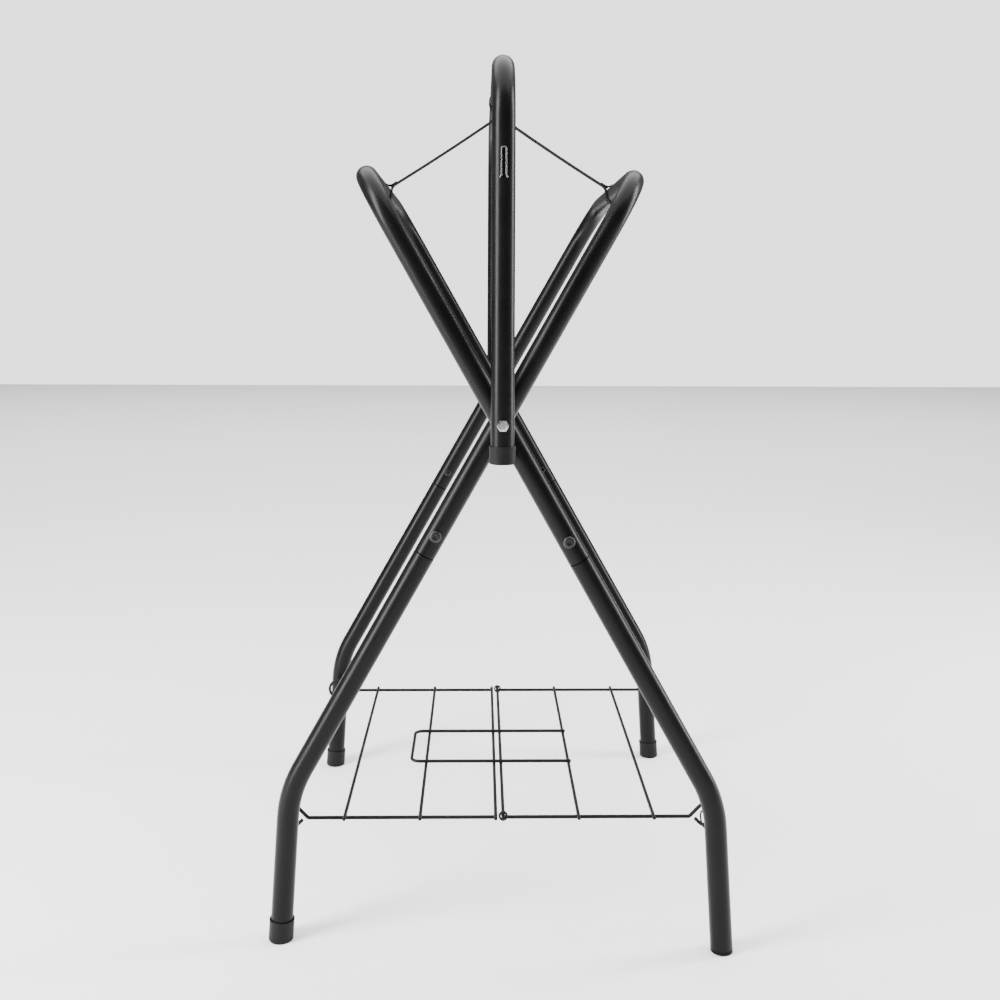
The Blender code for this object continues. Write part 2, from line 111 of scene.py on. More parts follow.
def spread(tree, source, low, high, usual=finishes["usual"]):
    # turns a pattern's usual range into low..high
    node = addNode(tree, "ShaderNodeMapRange")
    node.inputs["From Min"].default_value, node.inputs["From Max"].default_value = usual
    node.inputs["To Min"].default_value = low
    node.inputs["To Max"].default_value = high
    tree.links.new(source, node.inputs["Value"])
    return node.outputs["Result"]


def greyFrom(tree, source, look):
    ramp = addNode(tree, "ShaderNodeValToRGB")
    stops = zip(ramp.color_ramp.elements, finishes["usual"], (look["dark"], look["light"]))
    for stop, at, grey in stops:
        stop.position = at
        stop.color = (grey, grey, grey, 1)
    tree.links.new(source, ramp.inputs["Fac"])
    return ramp.outputs["Color"]


def bumpFrom(tree, shader, source, strength, depth):
    bump = addNode(tree, "ShaderNodeBump")
    bump.inputs["Strength"].default_value = strength
    bump.inputs["Distance"].default_value = depth
    tree.links.new(source, bump.inputs["Height"])
    tree.links.new(bump.outputs["Normal"], shader.inputs["Normal"])


def blackFinish(name):
    # dark coating: fine orange peel, cloudy gloss and a faint dusty variation
    look = finishes[name]
    made, tree, shader = blankMaterial(name)
    place = ownPlace(tree)
    cloud = noiseOn(tree, place, *finishes["cloud"])
    tree.links.new(greyFrom(tree, cloud, look), shader.inputs["Base Color"])
    patches = noiseOn(tree, place, *finishes["patches"])
    tree.links.new(spread(tree, patches, *look["rough"]), shader.inputs["Roughness"])
    bumpFrom(tree, shader, noiseOn(tree, place, *look["peel"]), look["bump"], finishes["peelDepth"])
    shader.inputs["Specular IOR Level"].default_value = look["shine"]
    return made


def zincFinish():
    look = finishes["zinc"]
    made, tree, shader = blankMaterial("zinc")
    place = ownPlace(tree)
    spangle = noiseOn(tree, place, *look["grain"])
    tree.links.new(greyFrom(tree, spangle, look), shader.inputs["Base Color"])
    tree.links.new(spread(tree, spangle, *look["rough"]), shader.inputs["Roughness"])
    bumpFrom(tree, shader, noiseOn(tree, place, *look["scratch"]), look["bump"], finishes["peelDepth"])
    shader.inputs["Metallic"].default_value = 1.0
    return made


def webbingFinish():
    # ribs run along the webbing (U in metres), picks across it (V in metres)
    look = finishes["webbing"]
    made, tree, shader = blankMaterial("webbing")
    uv = addNode(tree, "ShaderNodeTexCoord").outputs["UV"]
    weave = addNode(tree, "ShaderNodeMath", operation="MULTIPLY")
    for slot, direction, pitch in ((0, "X", look["pick"]), (1, "Y", look["rib"])):
        wave = addNode(tree, "ShaderNodeTexWave", wave_type="BANDS", bands_direction=direction)
        wave.inputs["Scale"].default_value = pi / (10 * pitch)  # one band in each pitch
        wave.inputs["Distortion"].default_value = look["waver"]
        tree.links.new(uv, wave.inputs["Vector"])
        tree.links.new(wave.outputs["Fac"], weave.inputs[slot])
    tree.links.new(greyFrom(tree, weave.outputs["Value"], look), shader.inputs["Base Color"])
    shader.inputs["Roughness"].default_value = look["rough"]
    shader.inputs["Specular IOR Level"].default_value = look["shine"]
    bumpFrom(tree, shader, weave.outputs["Value"], look["bump"], look["bumpDepth"])
    return made


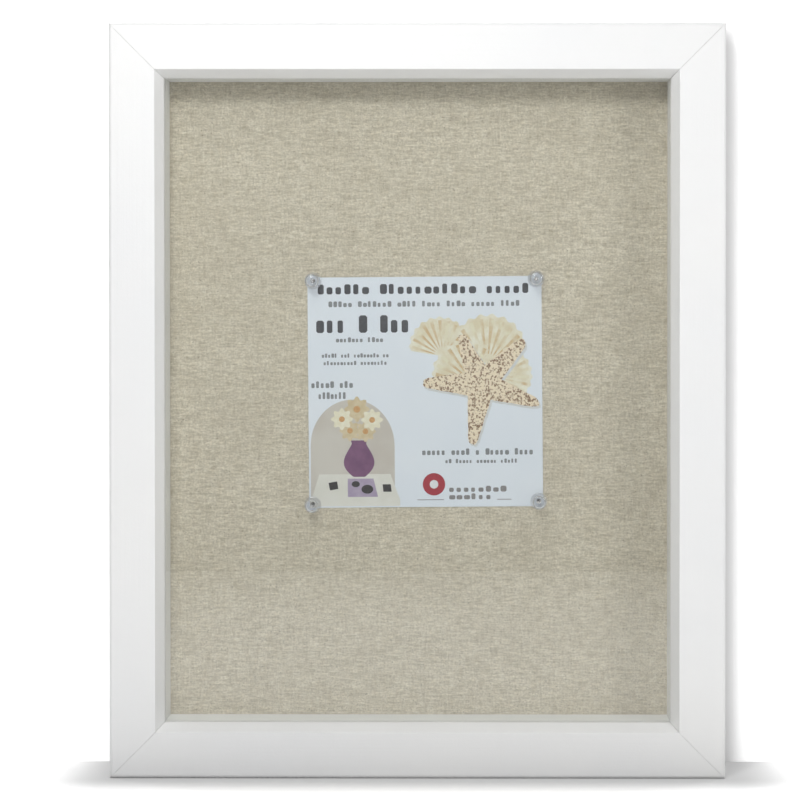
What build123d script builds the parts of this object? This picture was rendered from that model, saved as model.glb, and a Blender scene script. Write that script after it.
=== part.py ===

+ + +

■ **Required task**
Exactly as written, give the line containing "What build123d script" and all remaining lines of the records.

■ **Task answer**
What build123d script builds the parts of this object? This picture was rendered from that model, saved as model.glb, and a Blender scene script. Write that script after it.
=== part.py ===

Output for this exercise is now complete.